**Task to carry out**
Begin with the line that contains "for name, shape" and end with the line that contains "# that the finished": copy that span of lines exactly, and nothing outside it.
##### Information supplied
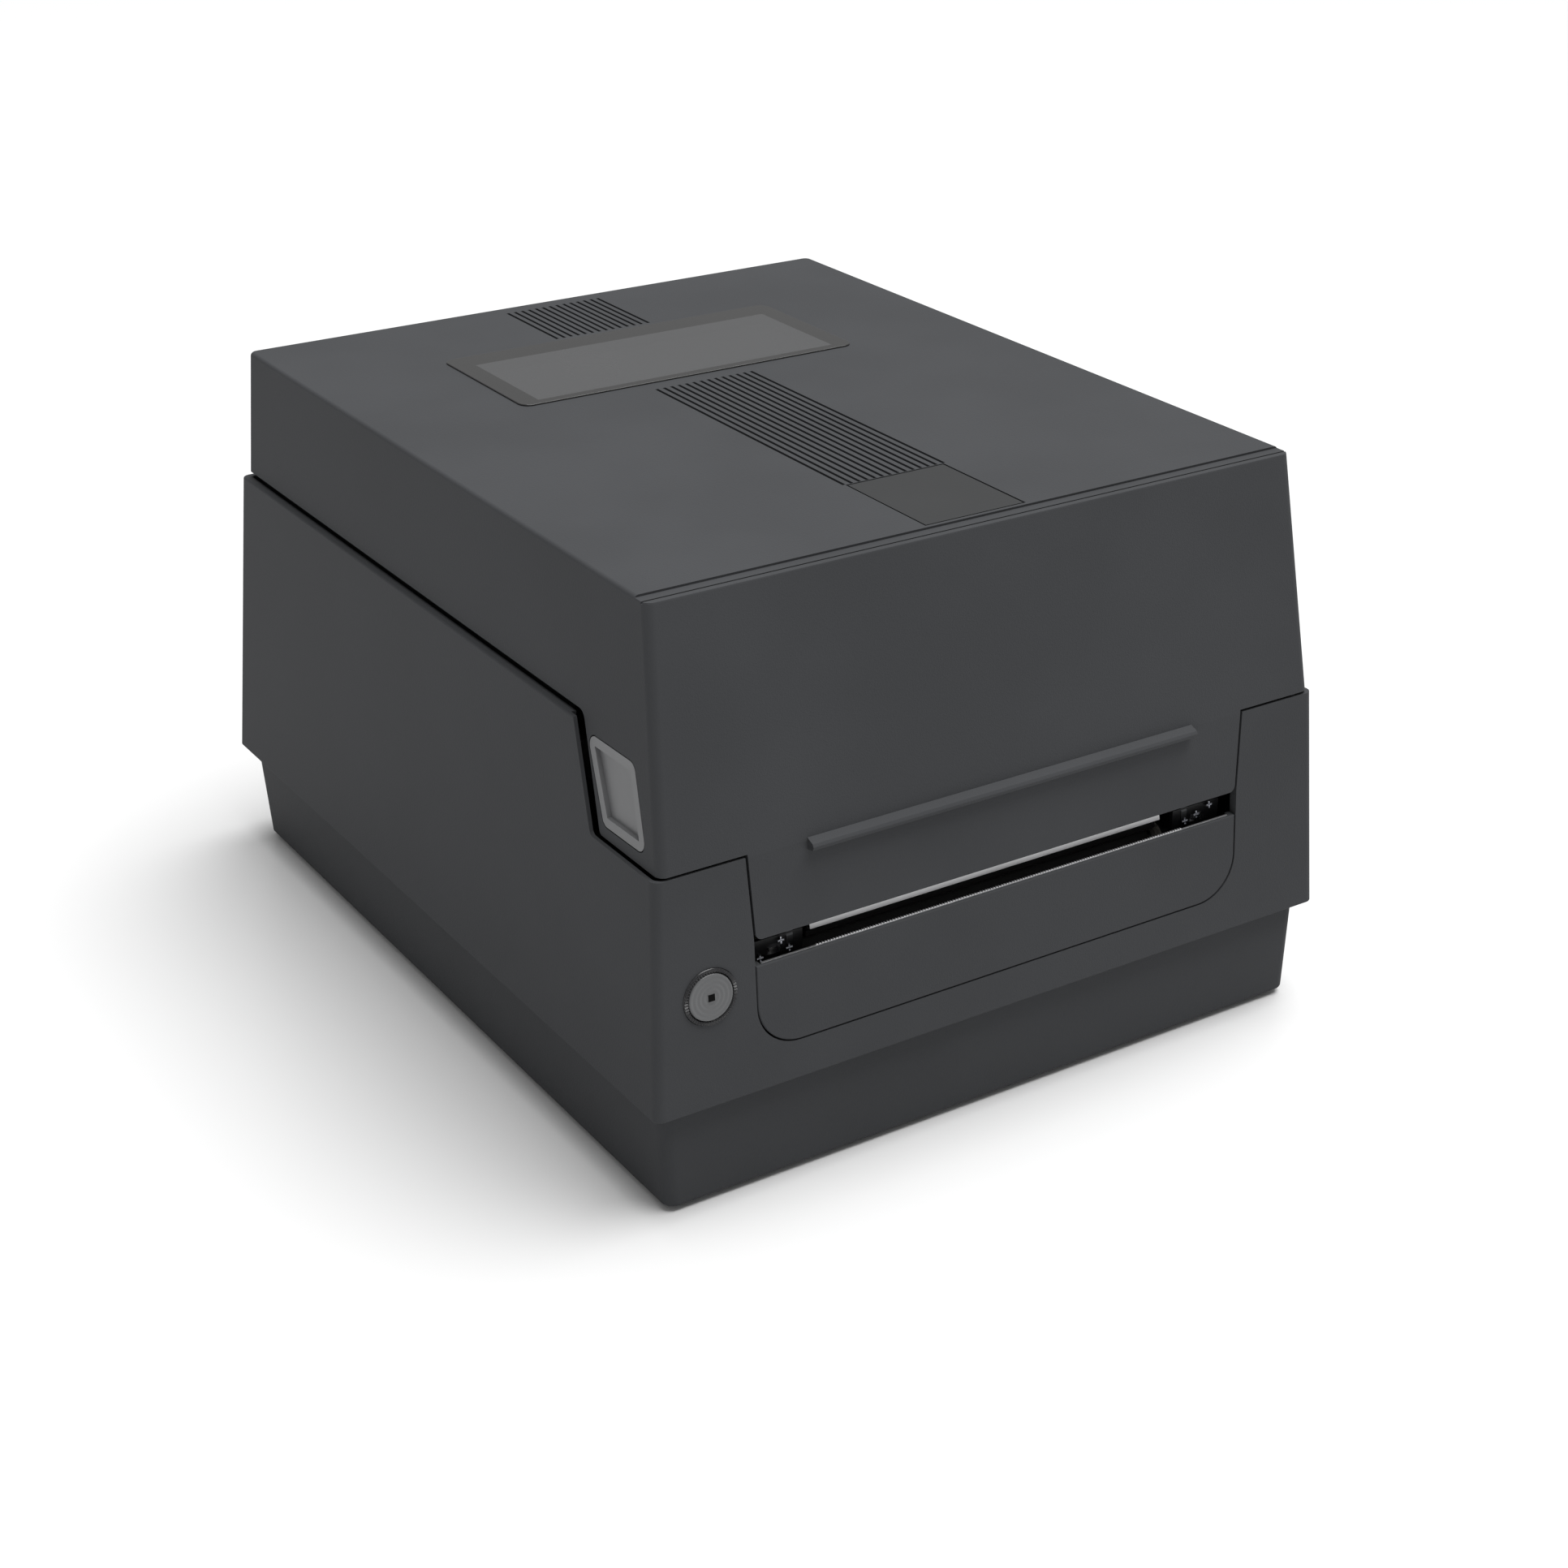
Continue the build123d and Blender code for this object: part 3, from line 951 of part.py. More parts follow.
def make_latch_hook(side):
    x0, x1 = HOOK_X - HOOK_T / 2, HOOK_X + HOOK_T / 2
    nose_top = STRIKER_Z - STRIKER_T - NEAR
    tip = nose_top - 5.4
    lever = block(x0, x1, HOOK_Y[0], HOOK_Y[1], tip + 2, HOOK_PIVOT_Z)
    lever -= block(x0 - 1, x1 + 1, HOOK_Y[0] + 5, HOOK_Y[1] - 5, STRIKER_Z - 2, STRIKER_Z + 6)
    boss = rod_y(HOOK_Y[0], HOOK_Y[1], HOOK_X, HOOK_PIVOT_Z, HOOK_BOSS_R)
    nose = prism_y([(x0, tip), (x1, tip), (x1 + HOOK_NOSE, nose_top - 1.2), (x1 + HOOK_NOSE, nose_top),
                    (x0, nose_top)], HOOK_Y[0], HOOK_Y[1])
    hook = lever + boss + nose
    hook -= rod_y(HOOK_Y[0] - 1, HOOK_Y[1] + 1, HOOK_X, HOOK_PIVOT_Z, HOOK_PIN_R + RUN)
    return hook.mirror(Plane.YZ) if side < 0 else hook


MOUNT_T = 2.0               # latch bracket


def make_latch_mounts():
    top = HOOK_PIVOT_Z + HOOK_BOSS_R + 2
    outer = lid_half(top + MOUNT_T + 1) - WALL - NEAR
    front, back = HOOK_Y[0] - 0.4, HOOK_Y[1] + 0.4
    mount = block(HOOK_X - 6, outer, front - MOUNT_T, back + MOUNT_T, top, top + MOUNT_T)
    for y0, y1 in ((front - MOUNT_T, front), (back, back + MOUNT_T)):
        mount += block(HOOK_X - HOOK_BOSS_R, HOOK_X + HOOK_BOSS_R, y0, y1, HOOK_PIVOT_Z - HOOK_BOSS_R, top + 1)
    mount += block(HOOK_X - 3, HOOK_X + 1, HOOK_Y[1] - 4, HOOK_Y[1], top, HEIGHT - WALL)
    mount -= rod_y(front - 5, back + 5, HOOK_X, HOOK_PIVOT_Z, HOOK_PIN_R + TIGHT)
    return both_sides(mount)


def make_latch_pins():
    reach = 0.6 + MOUNT_T
    return both_sides(rod_y(HOOK_Y[0] - reach, HOOK_Y[1] + reach, HOOK_X, HOOK_PIVOT_Z, HOOK_PIN_R))


# ---------------------------------------------------------------- ribbon carriage and head in the lid
def make_ribbon_frame():
    tall = HEIGHT - WALL - NEAR
    front, back = TAKEUP_Y + 12, SUPPLY_Y - 12
    outline = [(PLATEN_Y - 3.5, CROSS_PLATE_Z - 2), (TAKEUP_Y - 22.5, TAKEUP_Z + 16),
               (TAKEUP_Y + 8, TAKEUP_Z + 24), (front, tall), (back, tall), (SUPPLY_Y - 8, SUPPLY_Z + 16),
               (SUPPLY_Y + 14, SUPPLY_Z + 14), (RIBBON_BACK_Y, SUPPLY_Z - 14),
               (SUPPLY_Y - 14, HEAD_PIVOT_Z + 14), (HEAD_PIVOT_Y + 8, HEAD_PIVOT_Z - 8)]
    plate = prism_x(outline, RIBBON_X, RIBBON_X + FRAME_T, {0: 3, 1: 4, 6: 4, 7: 4, 9: 4})
    plate -= rod_x(0, WIDTH, TAKEUP_Y, TAKEUP_Z, SPINDLE_END_R + RUN)
    plate -= rod_x(0, WIDTH, SUPPLY_Y, SUPPLY_Z, SPINDLE_END_R + RUN)
    plate -= rod_x(0, WIDTH, HEAD_PIVOT_Y, HEAD_PIVOT_Z, GUIDE_ROD_R + TIGHT)
    frame = both_sides(plate)
    frame += block(-RIBBON_X, RIBBON_X, PLATEN_Y - 1.5, HEAD_BACK_Y - 2.5,
                   CROSS_PLATE_Z, CROSS_PLATE_Z + FRAME_T)
    frame += block(-RIBBON_X, RIBBON_X, front, back, tall - FRAME_T, tall)
    frame -= rod_x(-WIDTH, 0, RIBBON_MOTOR_Y, RIBBON_MOTOR_Z, 3.2)
    return frame


def make_ribbon_rods():
    rods = rod_x(-RIBBON_X, RIBBON_X, PLATEN_Y + 0.5, HEAD_PIVOT_Z + 12, GUIDE_ROD_R)
    rods += rod_x(-RIBBON_X, RIBBON_X, HEAD_PIVOT_Y + 20, HEAD_PIVOT_Z + 18, GUIDE_ROD_R)
    rods += rod_x(-RIBBON_X - FRAME_T, RIBBON_X + FRAME_T, HEAD_PIVOT_Y, HEAD_PIVOT_Z, GUIDE_ROD_R)
    return rods


def spindle(y, z):
    """A finned spindle that the ribbon's cardboard core slides onto."""
    end = RIBBON_X + FRAME_T + 0.8
    shape = rod_x(-RIBBON_X + 0.5, RIBBON_X - 0.5, y, z, CORE_R)
    for number in range(6):
        fin = block(-RIBBON_X + 6, RIBBON_X - 6, -0.8, 0.8, CORE_R - 1, CORE_R + CORE_FIN)
        shape += Pos(0, y, z) * Rot(60 * number, 0, 0) * fin
    return shape + rod_x(-end, end, y, z, SPINDLE_END_R)


def make_takeup_gear():
    x1 = -RIBBON_X - FRAME_T - 0.8
    return gear(x1 - GEAR_W, x1, TAKEUP_Y, TAKEUP_Z, TAKEUP_TEETH, SPINDLE_END_R - 1, 0.0)


def make_ribbon_motor():
    x1 = -RIBBON_X - FRAME_T
    plate = block(x1 - 1.6 - 6, x1 - 6, RIBBON_MOTOR_Y - 13, RIBBON_MOTOR_Y + 13,
                  RIBBON_MOTOR_Z - 12, RIBBON_MOTOR_Z + 12)
    spacer = rod_x(x1 - 6, x1, RIBBON_MOTOR_Y + 10.5, RIBBON_MOTOR_Z + 5, 1.8)
    can = rod_x(x1 - 7.6 - 18, x1 - 7.6, RIBBON_MOTOR_Y, RIBBON_MOTOR_Z, RIBBON_MOTOR_R)
    return plate + spacer + can - rod_x(x1 - 20, x1, RIBBON_MOTOR_Y, RIBBON_MOTOR_Z, 1.5 + RUN)


def make_ribbon_pinion():
    x1 = -RIBBON_X - FRAME_T - 0.8
    pinion = gear(x1 - GEAR_W, x1, RIBBON_MOTOR_Y, RIBBON_MOTOR_Z, RIBBON_TEETH, 1.0, RIBBON_PHASE)
    return pinion + rod_x(x1 - 18, x1, RIBBON_MOTOR_Y, RIBBON_MOTOR_Z, 1.5)


STRIP_T = 1.0
STRIP_Y = PLATEN_Y - 9.7
STRIP_Z = (SLOT_LOW + 1.1, SLOT_TOP + 0.9)
STRIP_LEAN = 1.6            # its face leans back, so it shows through the slot
SPRING_X = 34.0
SPRING_Y = PLATEN_Y + 8.5
SPRING_WIRE_R = 0.45
CARRIAGE_Z = (HEAD_Z + 2.2, HEAD_Z + 8.2)


def make_head_carriage():
    z0, z1 = CARRIAGE_Z
    carriage = block(-HEAD_HALF, HEAD_HALF, STRIP_Y + STRIP_T, HEAD_BACK_Y, z0, z1)
    for number in range(5):
        y = HEAD_BACK_Y - 7 - 4 * number
        carriage -= block(-HEAD_HALF - 1, HEAD_HALF + 1, y - 0.8, y + 0.8, z1 - 3, z1 + 1)
    arm = prism_x([(HEAD_BACK_Y - 4, z0), (HEAD_PIVOT_Y + 3.4, HEAD_PIVOT_Z - 3.0),
                   (HEAD_PIVOT_Y + 3.4, HEAD_PIVOT_Z + 3.4),
                   (HEAD_PIVOT_Y - 3.4, HEAD_PIVOT_Z + 3.4), (HEAD_BACK_Y - 4, z1)],
                  HEAD_HALF - 9.5, HEAD_HALF - 3.5, {2: 3.0, 3: 3.0})
    arm -= rod_x(0, WIDTH, HEAD_PIVOT_Y, HEAD_PIVOT_Z, GUIDE_ROD_R + RUN)
    return carriage + both_sides(arm)


def make_print_head():
    head = block(-HEAD_HALF, HEAD_HALF, STRIP_Y + STRIP_T, HEAD_BACK_Y - 4, HEAD_Z, CARRIAGE_Z[0])
    edge = [e for e in head.edges() if abs(e.tangent_at(0.5).X) > 0.9 and e.center().Z < HEAD_Z + 0.1]
    return chamfer(edge, 0.5)


def make_strip_plate():
    back, (low, high) = STRIP_Y + STRIP_T, STRIP_Z
    top_y = back - 0.5
    return prism_x([(top_y - STRIP_LEAN, low), (back, low), (back, high), (top_y, high)], -HEAD_HALF, HEAD_HALF)


def make_head_springs():
    seat = SPRING_WIRE_R + 0.25
    coil = Helix(pitch=2.6, height=CROSS_PLATE_Z - CARRIAGE_Z[1] - 2 * seat, radius=2.6)
    wire = sweep(Plane(origin=coil @ 0, z_dir=coil % 0) * Circle(SPRING_WIRE_R), path=coil, is_frenet=True)
    return both_sides(Pos(SPRING_X, SPRING_Y, CARRIAGE_Z[1] + seat) * wire)


# ---------------------------------------------------------------- write every piece
parts["bottom_case"] = make_bottom_case()
parts["rubber_feet"] = make_feet()
parts["case_screws"] = make_case_screws()
parts["body_case"] = make_body_case()
parts["front_bezel"] = make_front_bezel()
parts["tear_blade"] = make_tear_blade()
parts["media_bay"] = make_media_bay()
parts["sensor_rail"] = make_sensor_rail()
parts["media_sensor"] = make_media_sensor()
parts["roll_holder_left"] = make_roll_holder(-1)
parts["roll_holder_right"] = make_roll_holder(1)
parts["holder_pinion"] = make_holder_pinion()
parts["pinion_stud"] = make_pinion_stud()
parts["platen_frame"] = make_platen_frame()
parts["platen_bushings"] = make_platen_bushings()
parts["platen_roller"] = make_platen_roller()
parts["platen_shaft"] = make_platen_shaft()
parts["platen_gear"] = gear(GEAR_X, GEAR_X + GEAR_W, PLATEN_Y, PLATEN_Z, PLATEN_TEETH, SHAFT_R, 0.0)
parts["gear_plate"] = make_gear_plate()
parts["idler_stud"] = make_idler_stud()
parts["idler_gear"] = make_idler_gear()
parts["stepper_motor"] = make_motor()
parts["motor_pinion"] = make_motor_pinion()
parts["striker_plates"] = make_striker_plates()
parts["button_ring"] = make_button_ring()
parts["feed_button"] = make_feed_button()
parts["button_board"] = make_button_board()
parts["switch_housing"] = make_switch_housing()
parts["power_rocker"] = make_power_rocker()
parts["main_board"] = make_main_board()
parts["board_components"] = make_board_components()
for port in PORTS:
    parts[port] = make_port(port)
parts["board_screws"] = make_board_screws()
parts["frame_screws"] = make_frame_screws()
parts["hinge_pins"] = make_hinge_pins()
parts["lid_shell"] = make_lid_shell()
parts["lid_liner"] = make_lid_liner()
parts["window_pane"] = make_window_pane()
parts["name_plate"] = make_name_plate()
parts["release_left"] = make_release(-1)
parts["release_right"] = make_release(1)
parts["latch_hook_left"] = make_latch_hook(-1)
parts["latch_hook_right"] = make_latch_hook(1)
parts["latch_mounts"] = make_latch_mounts()
parts["latch_pins"] = make_latch_pins()
parts["ribbon_frame"] = make_ribbon_frame()
parts["ribbon_rods"] = make_ribbon_rods()
parts["takeup_spindle"] = spindle(TAKEUP_Y, TAKEUP_Z)
parts["takeup_gear"] = make_takeup_gear()
parts["supply_spindle"] = spindle(SUPPLY_Y, SUPPLY_Z)
parts["ribbon_motor"] = make_ribbon_motor()
parts["ribbon_pinion"] = make_ribbon_pinion()
parts["head_carriage"] = make_head_carriage()
parts["print_head"] = make_print_head()
parts["strip_plate"] = make_strip_plate()
parts["head_springs"] = make_head_springs()

os.makedirs("parts", exist_ok=True)
for name, shape in parts.items():
    export_step(shape, f"parts/{name}.step")
    print(name, len(shape.solids()), round(shape.volume))
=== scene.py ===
# %% [markdown]
# # A desktop label printer, dressed in Blender
# The printer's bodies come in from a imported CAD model: a base, a lid on rear
# hinges, a platen roller, a print head and the small parts between them. The
# CAD says where everything is and how it moves. Blender's work is how it looks:
# the etched grain of the shells, the turned rings of the button, the knurl round
# it, teeth, screws and copper. The frame is loaded first, and its box is kept so
# that the finished model can be compared with it at the end.

# %% The frame
import json
import math

import bpy
from mathutils import Euler, Matrix, Vector


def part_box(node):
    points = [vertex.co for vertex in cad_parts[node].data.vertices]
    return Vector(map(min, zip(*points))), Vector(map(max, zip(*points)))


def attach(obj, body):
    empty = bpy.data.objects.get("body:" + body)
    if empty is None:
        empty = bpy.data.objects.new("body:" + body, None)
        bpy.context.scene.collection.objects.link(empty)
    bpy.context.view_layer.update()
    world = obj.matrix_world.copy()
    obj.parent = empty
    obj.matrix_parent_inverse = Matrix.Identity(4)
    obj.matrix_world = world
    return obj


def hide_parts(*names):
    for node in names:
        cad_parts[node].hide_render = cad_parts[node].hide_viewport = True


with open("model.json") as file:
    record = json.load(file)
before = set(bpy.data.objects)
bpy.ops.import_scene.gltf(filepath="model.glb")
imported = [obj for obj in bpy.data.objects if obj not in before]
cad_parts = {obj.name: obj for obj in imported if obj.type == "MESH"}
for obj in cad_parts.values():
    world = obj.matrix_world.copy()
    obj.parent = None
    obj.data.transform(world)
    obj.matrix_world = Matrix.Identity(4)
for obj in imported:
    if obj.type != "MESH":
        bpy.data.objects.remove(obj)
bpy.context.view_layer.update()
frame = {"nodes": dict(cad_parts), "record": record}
MM = 0.001
NODES = frame["nodes"]

# %% [markdown]
# ## The camera
# The view is from a little above, towards one corner, so that the top, the
# front and one side all show. A lens rather longer than normal keeps the sides
# nearly upright. The camera could be aimed by angles or by a constraint. Its own
# axes are written out as three vectors instead, which leaves nothing to round.

# %% Camera
CAMERA_PLACE = Vector((-0.40021, -0.64634, 0.41297))
CAMERA_RIGHT = Vector((0.8415, -0.5402, 0.0))
CAMERA_UP = Vector((0.2364, 0.3683, 0.8992))
CAMERA_BACK = Vector((-0.48575, -0.75670, 0.43755))
LENS_MM = 61.73


def add_camera(lens_mm):
    data = bpy.data.cameras.new("camera")
    data.lens, data.sensor_width = lens_mm, 36.0
    data.clip_start, data.clip_end = 0.02, 60.0
    camera = bpy.data.objects.new("camera", data)
    turn = Matrix((CAMERA_RIGHT, CAMERA_UP, CAMERA_BACK)).transposed()
    camera.matrix_world = Matrix.Translation(CAMERA_PLACE) @ turn.to_4x4()
    bpy.context.scene.collection.objects.link(camera)
    bpy.context.scene.camera = camera
    return camera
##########
**Task response**
for name, shape in parts.items():
    export_step(shape, f"parts/{name}.step")
    print(name, len(shape.solids()), round(shape.volume))
=== scene.py ===
# %% [markdown]
# # A desktop label printer, dressed in Blender
# The printer's bodies come in from a imported CAD model: a base, a lid on rear
# hinges, a platen roller, a print head and the small parts between them. The
# CAD says where everything is and how it moves. Blender's work is how it looks:
# the etched grain of the shells, the turned rings of the button, the knurl round
# it, teeth, screws and copper. The frame is loaded first, and its box is kept so
# that the finished model can be compared with it at the end.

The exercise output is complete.